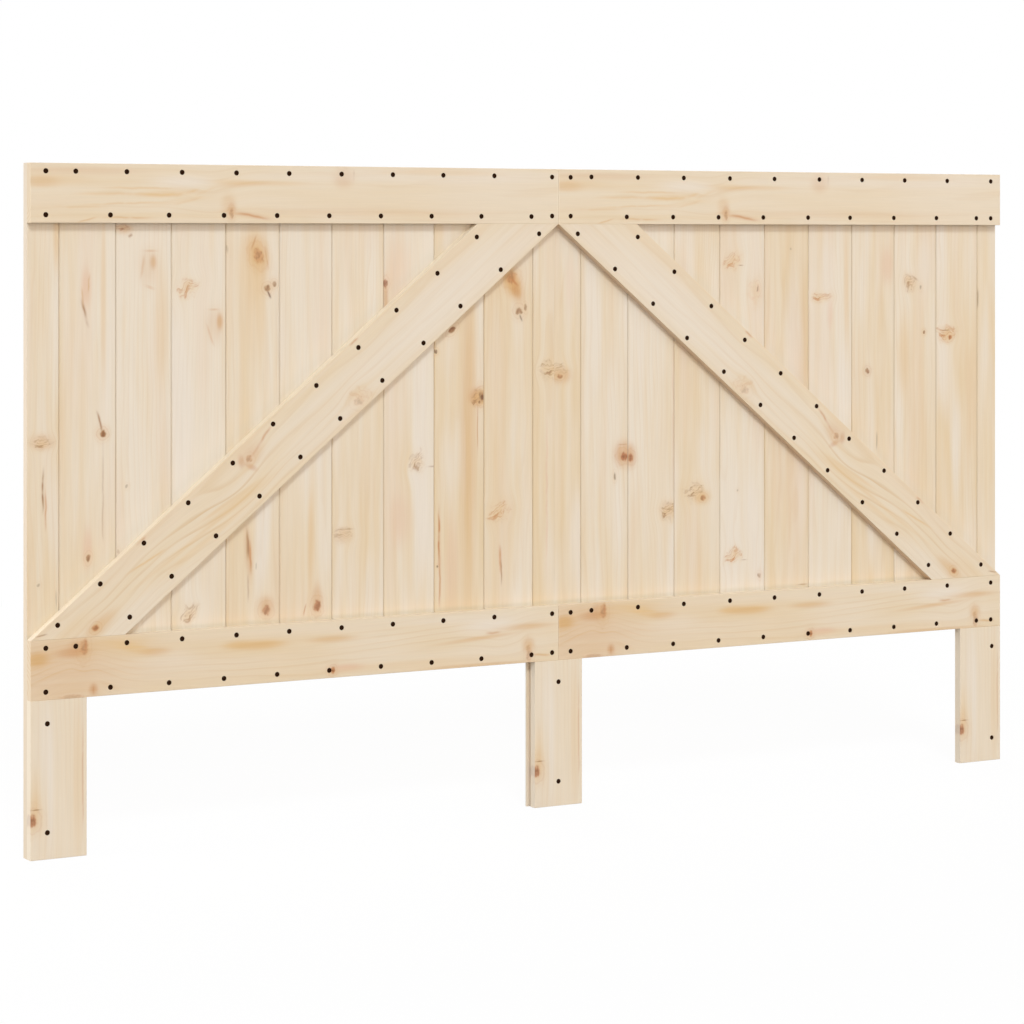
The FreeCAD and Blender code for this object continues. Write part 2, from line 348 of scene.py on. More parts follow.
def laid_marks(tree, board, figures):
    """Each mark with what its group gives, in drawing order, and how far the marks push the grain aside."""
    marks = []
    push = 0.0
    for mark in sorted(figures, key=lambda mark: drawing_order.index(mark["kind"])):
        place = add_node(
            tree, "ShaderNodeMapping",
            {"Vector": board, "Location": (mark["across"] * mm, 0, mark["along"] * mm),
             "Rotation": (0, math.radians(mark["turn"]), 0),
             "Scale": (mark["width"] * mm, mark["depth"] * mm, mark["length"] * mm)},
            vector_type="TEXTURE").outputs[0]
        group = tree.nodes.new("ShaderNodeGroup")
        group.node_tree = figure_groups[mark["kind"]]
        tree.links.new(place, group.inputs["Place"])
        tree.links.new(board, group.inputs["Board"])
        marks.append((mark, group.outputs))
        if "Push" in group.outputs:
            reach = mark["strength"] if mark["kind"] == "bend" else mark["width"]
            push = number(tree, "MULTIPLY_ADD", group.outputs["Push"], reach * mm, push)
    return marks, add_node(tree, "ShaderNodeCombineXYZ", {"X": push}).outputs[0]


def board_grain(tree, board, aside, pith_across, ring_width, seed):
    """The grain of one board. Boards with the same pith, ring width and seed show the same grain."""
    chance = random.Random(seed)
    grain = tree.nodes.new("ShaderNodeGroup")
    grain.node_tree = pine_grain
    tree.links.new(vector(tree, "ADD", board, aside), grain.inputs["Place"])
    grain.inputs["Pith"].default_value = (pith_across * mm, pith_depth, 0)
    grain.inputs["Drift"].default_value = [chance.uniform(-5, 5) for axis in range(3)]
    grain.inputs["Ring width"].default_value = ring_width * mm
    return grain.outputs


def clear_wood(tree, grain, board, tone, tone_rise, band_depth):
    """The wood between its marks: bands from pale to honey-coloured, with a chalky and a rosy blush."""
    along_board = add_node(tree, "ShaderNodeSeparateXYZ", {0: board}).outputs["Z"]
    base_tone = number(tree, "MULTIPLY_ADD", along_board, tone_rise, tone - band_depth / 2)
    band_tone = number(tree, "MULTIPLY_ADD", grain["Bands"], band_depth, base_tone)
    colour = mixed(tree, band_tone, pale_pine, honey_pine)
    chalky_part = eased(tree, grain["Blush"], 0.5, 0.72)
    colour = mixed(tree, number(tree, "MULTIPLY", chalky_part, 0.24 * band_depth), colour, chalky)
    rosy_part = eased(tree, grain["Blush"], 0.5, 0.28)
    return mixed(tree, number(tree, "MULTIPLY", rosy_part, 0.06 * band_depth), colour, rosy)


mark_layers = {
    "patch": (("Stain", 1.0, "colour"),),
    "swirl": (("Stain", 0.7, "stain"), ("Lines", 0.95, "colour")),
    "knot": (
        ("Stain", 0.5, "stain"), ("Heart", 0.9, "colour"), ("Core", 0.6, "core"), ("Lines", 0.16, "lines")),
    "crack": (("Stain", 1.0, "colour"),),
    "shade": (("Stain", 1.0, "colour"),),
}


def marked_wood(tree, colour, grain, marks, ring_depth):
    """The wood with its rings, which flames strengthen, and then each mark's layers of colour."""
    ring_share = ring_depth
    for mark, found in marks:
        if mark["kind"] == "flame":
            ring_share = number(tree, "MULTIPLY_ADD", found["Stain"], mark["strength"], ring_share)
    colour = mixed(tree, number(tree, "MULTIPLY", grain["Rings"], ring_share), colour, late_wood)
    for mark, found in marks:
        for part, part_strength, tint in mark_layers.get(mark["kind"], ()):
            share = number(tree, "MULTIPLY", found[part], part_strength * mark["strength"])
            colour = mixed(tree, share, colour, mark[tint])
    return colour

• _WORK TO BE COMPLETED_
Repeat the material word for word, in full.

• _RESPONSE TO THIS EXERCISE_
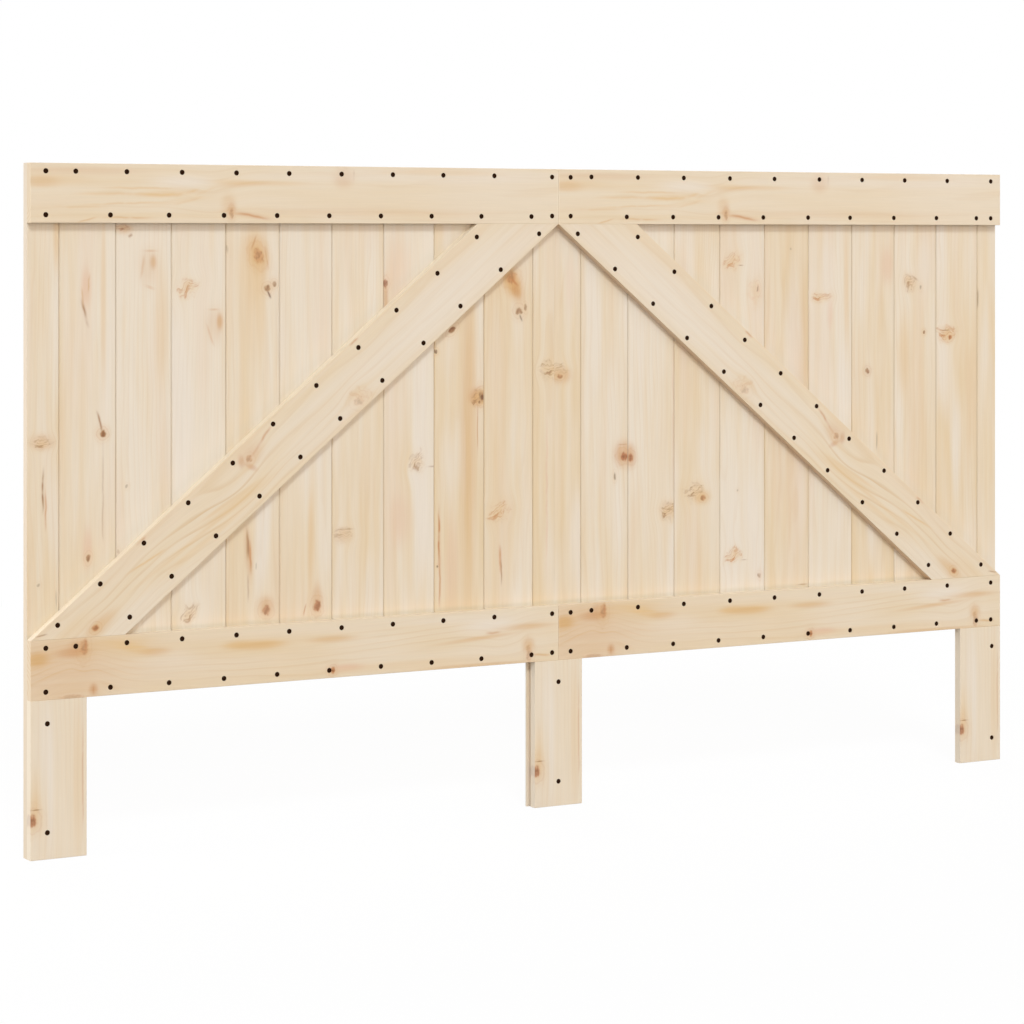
The FreeCAD and Blender code for this object continues. Write part 2, from line 348 of scene.py on. More parts follow.
def laid_marks(tree, board, figures):
    """Each mark with what its group gives, in drawing order, and how far the marks push the grain aside."""
    marks = []
    push = 0.0
    for mark in sorted(figures, key=lambda mark: drawing_order.index(mark["kind"])):
        place = add_node(
            tree, "ShaderNodeMapping",
            {"Vector": board, "Location": (mark["across"] * mm, 0, mark["along"] * mm),
             "Rotation": (0, math.radians(mark["turn"]), 0),
             "Scale": (mark["width"] * mm, mark["depth"] * mm, mark["length"] * mm)},
            vector_type="TEXTURE").outputs[0]
        group = tree.nodes.new("ShaderNodeGroup")
        group.node_tree = figure_groups[mark["kind"]]
        tree.links.new(place, group.inputs["Place"])
        tree.links.new(board, group.inputs["Board"])
        marks.append((mark, group.outputs))
        if "Push" in group.outputs:
            reach = mark["strength"] if mark["kind"] == "bend" else mark["width"]
            push = number(tree, "MULTIPLY_ADD", group.outputs["Push"], reach * mm, push)
    return marks, add_node(tree, "ShaderNodeCombineXYZ", {"X": push}).outputs[0]


def board_grain(tree, board, aside, pith_across, ring_width, seed):
    """The grain of one board. Boards with the same pith, ring width and seed show the same grain."""
    chance = random.Random(seed)
    grain = tree.nodes.new("ShaderNodeGroup")
    grain.node_tree = pine_grain
    tree.links.new(vector(tree, "ADD", board, aside), grain.inputs["Place"])
    grain.inputs["Pith"].default_value = (pith_across * mm, pith_depth, 0)
    grain.inputs["Drift"].default_value = [chance.uniform(-5, 5) for axis in range(3)]
    grain.inputs["Ring width"].default_value = ring_width * mm
    return grain.outputs


def clear_wood(tree, grain, board, tone, tone_rise, band_depth):
    """The wood between its marks: bands from pale to honey-coloured, with a chalky and a rosy blush."""
    along_board = add_node(tree, "ShaderNodeSeparateXYZ", {0: board}).outputs["Z"]
    base_tone = number(tree, "MULTIPLY_ADD", along_board, tone_rise, tone - band_depth / 2)
    band_tone = number(tree, "MULTIPLY_ADD", grain["Bands"], band_depth, base_tone)
    colour = mixed(tree, band_tone, pale_pine, honey_pine)
    chalky_part = eased(tree, grain["Blush"], 0.5, 0.72)
    colour = mixed(tree, number(tree, "MULTIPLY", chalky_part, 0.24 * band_depth), colour, chalky)
    rosy_part = eased(tree, grain["Blush"], 0.5, 0.28)
    return mixed(tree, number(tree, "MULTIPLY", rosy_part, 0.06 * band_depth), colour, rosy)


mark_layers = {
    "patch": (("Stain", 1.0, "colour"),),
    "swirl": (("Stain", 0.7, "stain"), ("Lines", 0.95, "colour")),
    "knot": (
        ("Stain", 0.5, "stain"), ("Heart", 0.9, "colour"), ("Core", 0.6, "core"), ("Lines", 0.16, "lines")),
    "crack": (("Stain", 1.0, "colour"),),
    "shade": (("Stain", 1.0, "colour"),),
}


def marked_wood(tree, colour, grain, marks, ring_depth):
    """The wood with its rings, which flames strengthen, and then each mark's layers of colour."""
    ring_share = ring_depth
    for mark, found in marks:
        if mark["kind"] == "flame":
            ring_share = number(tree, "MULTIPLY_ADD", found["Stain"], mark["strength"], ring_share)
    colour = mixed(tree, number(tree, "MULTIPLY", grain["Rings"], ring_share), colour, late_wood)
    for mark, found in marks:
        for part, part_strength, tint in mark_layers.get(mark["kind"], ()):
            share = number(tree, "MULTIPLY", found[part], part_strength * mark["strength"])
            colour = mixed(tree, share, colour, mark[tint])
    return colour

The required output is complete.